上世纪七十至八十年代,我在老家汝阳小城里住了整整十年。那些年里,印象最深的是平常过日子从未使过自来水,一直是吃井水。
记得最清楚的第一口井是在县城南街十字街的西南角。有宽大厚重的青石条井台,井口不小,但无立体的井沿作防护。我见大人们取水时,两腿岔开站定,将绳子绑牢桶,慢慢地放进井里,尔后左右摇晃绳子以使水桶侧倒进水,待水满桶则用力拉出。整个取水过程很是费力,更是惊险。有一回,我往那井里瞅了一眼,黑洞洞的,深不见底,只觉一股股冷气嗖嗖直冒,定睛细看,才隐隐瞄见井底的粼粼水光,井壁上还生有森森可怖的乱草。大人们高声呵斥:
“赶紧走开,小心掉进去!”
当晚,我就做了个梦,梦见自个掉进了那口井里,井里还有张牙舞爪的妖怪……。此后,我就怕极了水井,总是远远地躲着;也确实听说有人掉进井里出不来的。

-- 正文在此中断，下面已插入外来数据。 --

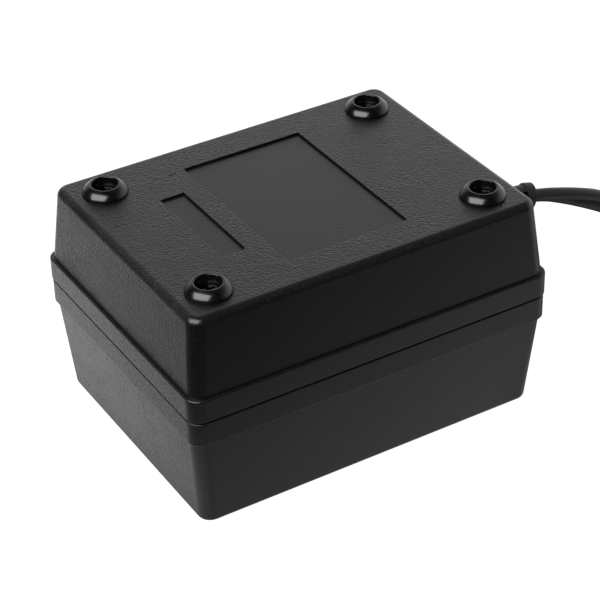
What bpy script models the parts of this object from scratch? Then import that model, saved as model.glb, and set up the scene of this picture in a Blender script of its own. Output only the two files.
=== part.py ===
"""Small mains step-up voltage converter: two drafted plastic shells joined by four long screws, a
frame-mounted EI transformer inside, a two-pin outlet and a flat two-core lead in a moulded relief.

The box lies on its flat cover with its feet up. X runs along the box towards the lead, Z is up, and
the origin is the centre of the face that it lies on. All sizes are in metres.
"""

import math

import bmesh
import bpy
from mathutils import Matrix, Vector

MM = 0.001
GAP = 0.3 * MM  # clearance between pieces that touch or fit into each other
OVERRUN = 1.0 * MM  # how far a cut runs past what it cuts

# Case
LENGTH = 100.0 * MM  # over the band at the seam
WIDTH = 76.3 * MM
HEIGHT = 58.0 * MM  # without the feet
SEAM_HEIGHT = 31.7 * MM
BAND_ABOVE_SEAM = 6.4 * MM
BAND_BELOW_SEAM = 6.6 * MM
BAND_STEP = 0.8 * MM  # how far the band stands out from the walls
COVER_BAND_INSET = 0.15 * MM  # the cover's half of the band is this much smaller
BASE_DRAFT = 0.097  # inwards for each unit of height
COVER_DRAFT = 0.083
WALL = 2.4 * MM
PLATE = 2.5 * MM  # thickness of the two flat faces
CORNER_RADIUS = 3.5 * MM
LEAST_RADIUS = 0.6 * MM  # that a corner keeps where a fillet meets it
TOP_FILLET = 2.0 * MM
BOTTOM_FILLET = 1.2 * MM
BAND_EDGE = 0.25 * MM
LIP_THICKNESS = 1.3 * MM
LIP_HEIGHT = 2.0 * MM

# Recessed panels in the foot side
PANEL_DEPTH = 0.45 * MM
LARGE_PANEL_LENGTH = 33.0 * MM
LARGE_PANEL_WIDTH = 50.0 * MM
SMALL_PANEL_LENGTH = 6.5 * MM
SMALL_PANEL_WIDTH = 30.0 * MM
PANEL_SPACING = 5.45 * MM

# Feet and case screws
FOOT_END_INSET = 12.25 * MM  # of the feet's middles from the band's faces
FOOT_SIDE_INSET = 12.35 * MM
FOOT_RADIUS = 5.7 * MM
FOOT_HEIGHT = 2.3 * MM
FOOT_HOLE_RADIUS = 3.25 * MM
FOOT_RIM = 0.7 * MM
FOOT_EDGE = 0.18 * MM
FOOT_SEAT_DEPTH = 1.9 * MM  # below the shell's face
FOOT_SEAT_THICKNESS = 1.2 * MM
SPIGOT_RADIUS = 4.3 * MM
BASE_COLUMN_WALL = 1.1 * MM
COVER_COLUMN_RADIUS = 4.0 * MM
CASE_SCREW_RADIUS = 1.45 * MM
CASE_SCREW_GRIP = 11.3 * MM  # below the seam
CASE_SCREW_HEAD_RADIUS = 2.75 * MM
CASE_SCREW_HEAD_HEIGHT = 1.9 * MM

# Transformer
STACK = 30.0 * MM  # of laminations, along Y
CORE_LIFT = 0.5 * MM  # above the cover's inner face
YOKE = 9.5 * MM  # thickness of the core above and below its windows
BOBBIN_WALL = 1.0 * MM
BOBBIN_FLANGE = 1.2 * MM
INNER_WINDING = 2.6 * MM
INNER_TAPE = 0.4 * MM
OUTER_WINDING = 2.6 * MM
OUTER_TAPE = 0.5 * MM
WINDING_CLEARANCE = 0.9 * MM  # between the outer tape and the core's outer legs
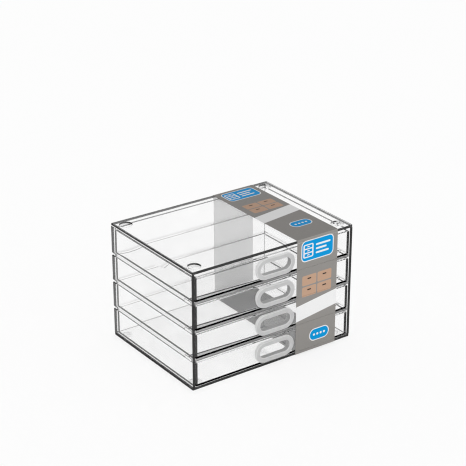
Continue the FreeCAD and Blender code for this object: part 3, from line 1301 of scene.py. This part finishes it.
@dataclass(frozen=True)
class StudioFloor(Recipe):
    """Pale matt floor that keeps a faint shadow, with a painted shadow under the cabinet, where it glows
    less.
    """

    pale: float = 0.9
    glow_share: float = 0.8
    glow_in_painted_shadow: float = 0.72
    painted_shadow_blur: float = 0.004

    def shaders(self, nodes: Nodes) -> dict[str, object]:
        """Matt floor that glows only for rays from the camera, in a reflection or through glass."""
        matt = nodes.add("BsdfDiffuse", Color=rgba(self.pale))
        glow = nodes.add("Emission", Color=rgba(1.0), Strength=1.0)
        low, high = node_box("floor_panel")
        place = nodes.add("TexCoord").outputs["Object"]
        beyond = nodes.beyond(place, ((low + high) / 2)[:2], ((high - low) / 2)[:2])
        # painted shadow: inside the floor panel's footprint the floor glows less
        under = nodes.spread(beyond, self.painted_shadow_blur, 0.0, 0.0, 1.0)
        glowing = nodes.spread(under, 0.0, 1.0, self.glow_share, self.glow_in_painted_shadow)
        path = nodes.add("LightPath").outputs
        mirrored = nodes.math("MAXIMUM", path["Is Camera Ray"], path["Is Glossy Ray"])
        seen = nodes.math("MAXIMUM", mirrored, path["Is Transmission Ray"])
        return {"Surface": nodes.mix(nodes.math("MULTIPLY", seen, glowing), matt, glow)}


@dataclass
class Studio:
    """Camera, floor, room light and how far light is followed."""

    lens_pixels: float = 1468.55
    picture_width: float = 466.0
    sensor_width: float = 36.0
    azimuth: float = -35.648
    elevation: float = 23.8026
    distance: float = 1.24421
    shift_right: float = 0.00115
    shift_up: float = 0.04053
    cabinet_centre: tuple[float, float, float] = (0.0, 0.00095, 0.05277)
    floor_size: float = 6.0
    bounces: int = 256
    glossy_bounces: int = 16
    diffuse_bounces: int = 4
    filter_width: float = 1.2

    def camera(self) -> None:
        """Camera at the photograph's viewing angle: a long lens from the front left, looking down."""
        azimuth, elevation = math.radians(self.azimuth), math.radians(self.elevation)
        level = math.cos(elevation)
        back = Vector((math.sin(azimuth) * level, -math.cos(azimuth) * level, math.sin(elevation)))
        right = Vector((0, 0, 1)).cross(back).normalized()
        up = back.cross(right)
        data = bpy.data.cameras.new("camera")
        data.sensor_width = self.sensor_width
        data.lens = self.lens_pixels / self.picture_width * self.sensor_width
        camera = linked("camera", data)
        centre = Vector(self.cabinet_centre)
        camera.location = centre + back * self.distance + right * self.shift_right + up * self.shift_up
        camera.rotation_euler = Matrix((right, up, back)).transposed().to_euler()
        bpy.context.scene.camera = camera

    def floor(self) -> None:
        """Wide floor under the feet."""
        half = self.floor_size / 2
        mesh = bpy.data.meshes.new("studio_floor")
        corners = [(-half, -half, 0), (half, -half, 0), (half, half, 0), (-half, half, 0)]
        mesh.from_pydata(corners, [], [(0, 1, 2, 3)])
        mesh.materials.append(StudioFloor("studio_floor").make())
        floor = linked("studio_floor", mesh)

    def light(self) -> None:
        """White room all round, with light followed through all the clear layers."""
        world = bpy.data.worlds.new("studio_room")
        bpy.context.scene.world = world
        world.use_nodes = True
        background = world.node_tree.nodes["Background"]
        background.inputs["Color"].default_value = rgba(1.0)
        background.inputs["Strength"].default_value = 1.0
        cycles = bpy.context.scene.cycles
        cycles.max_bounces = self.bounces
        cycles.transmission_bounces = self.bounces
        cycles.glossy_bounces = self.glossy_bounces
        cycles.transparent_max_bounces = self.bounces
        cycles.diffuse_bounces = self.diffuse_bounces
        cycles.filter_width = self.filter_width

    def build(self) -> None:
        """Set up the whole studio."""
        bpy.context.scene.view_settings.view_transform = "Standard"
        self.camera()
        self.floor()
        self.light()


def make_finishes() -> Finishes:
    """Every material of the object."""
    return Finishes(
        face=ClearPlastic("clear_panel", 0.997).make(),
        # painted shade: the panels' edge faces are tinted near black, standing in for the dark lines of
        # light trapped in the plates; the grey haze lifts them as a reflection would
        edge=ClearPlastic(
            "clear_panel_edge_painted_shade", 0.14, mirroring=0.06, shadow_pass=0.6, haze=0.3, sheen_depth=0.0
        ).make(),
        # painted shade: the shelves' front edges pass less light and scatter grey, standing in for the
        # dark hatch of bent light
        shelf_edge=ClearPlastic("clear_shelf_edge", 0.6, haze=0.6, haze_tone=0.3, sheen_depth=0.0).make(),
        joint=SatinPlastic("cemented_joint", (0.95, 0.95, 0.95), roughness=0.35).make(),
        coupled=ClearPlastic("cemented_clear_joint", 0.985, refraction=1.0, sheen_depth=0.0).make(),
        tray_face=ClearPlastic("clear_tray", 0.997).make(),
        tray_edge=ClearPlastic("clear_tray_edge", 0.997, sheen_depth=0.0).make(),
        # the ring's rim tone is a painted highlight
        ring=FrostedPlastic("frosted_ring", face=0.7, rim=0.88).make(),
        # painted shade: the ring's hole wall is darker than the ring, as shade in the recess
        painted_shade_ring_hole=FrostedPlastic("frosted_ring_hole", face=0.5, rim=0.5).make(),
        foot=ClearPlastic("soft_foot", 0.95, absorption=20.0).make(),
        printed=PrintedFilm("printed_film").make(),
        sleeve_inside=FilmInside("film_inside").make(),
    )


def main() -> None:
    """Build the studio and the object."""
    logging.basicConfig(level=logging.INFO, format="%(name)s: %(message)s")
    Studio().build()
    finishes = make_finishes()
    Cabinet(finishes).build()
    for corner in FOOT_CORNERS:
        Foot(finishes).build(corner)
    for number in DRAWERS:
        Drawer(finishes, number).build()
    Sleeve(finishes).build()


if __name__ == "__main__":
    main()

那时,我们家住在这口井西边的广播站隔壁家属院里,相距四五分钟路程,都是母亲父亲去挑水、姐姐去提水,来回一趟可是不易。无论刮风下雨、酷暑严冬,家里总得吃水,就不得不去打水。今天回忆起来,真是不可想象。我陷入了沉思。我们感谢水井,更得感谢打水人。非亲非故的滴水之恩,就当涌泉相报,而亲人们日复一日的挑水之恩,当何以为报呢?因而,我也特羡慕离井最近的那家人,他们少了远路取水之苦,而且他们的院落干干净净,绿树成荫......
后来,我们搬家到了东街的南衙门家属院。此院大门外就有一口井,比先前十字街的井近多了。母亲长叹了一口气说:
“这回吃水可方便多了!”
这井也有一个稍高的井台,也是没有立体的井沿以防护,不过好的是有个辘轳来方便取水,由辘轳头、支架、井绳组成;那井绳原本是麻绳,但经常得更换,后来父亲从工作的矿上寻来了钢丝绳,耐用多了。井旁有大树,夏秋有绿荫遮着,阳光将树叶的影子照在院墙上、井台上,颇有些许诗情画意。
我在简朴的岁月里一天天成长,也学会了绞辘轳打水,分担母亲的辛劳。母亲与姐姐常在井旁洗衣洗菜。
有一年的春末夏初,下了连阴大雨。汝河里的水涨了,井里的水居然也涨上来,离井口不远了。我俯身一看,竟见那混浊的井水里有一条鱼儿的身影一闪。我疑惑到,井水会是与河水相通了么?这引起了我的丰富想像,也许我从这井里能像鱼儿样游进汝河、甚至游进龙宫;下面的世界定是异常多彩的吧,如西游记里的描述。
水井就在我家窗下,每天一清早就能听见有人打水的动静,那辘轳转动发出“吱吱扭扭”的声响,象一支曲。有时打水的人多了,会一边等一边说话。这井台附近就成了聚会的场所,张家长李家短的信息隔三差五从此处发布传播开来。
水井为我们提供了饮水,养育了我们。用桶打水,倒进大缸,用葫芦瓢舀水洗菜做饭,这成了我们成长过程中的日常动作与永久记忆。那水是冬温夏凉的,冬天井口总会往外冒着氤氲的热气;夏天把水打进缸里,舀一瓢灌进肚里,沁人心脾,暑意顿消,或丢几根黄瓜进缸里,就成了冰镇解渴之物。
如今,城里的水井大都被封填了,由统一管理的自来水所取代,以保护地下水资源;居民用水变得无比便捷了,但往昔与水井有关的甜酸苦辣应让今人与后人知晓。
岁月悠悠,水井远去,但那井台、辘轳的影子总在脑海,挥之不去。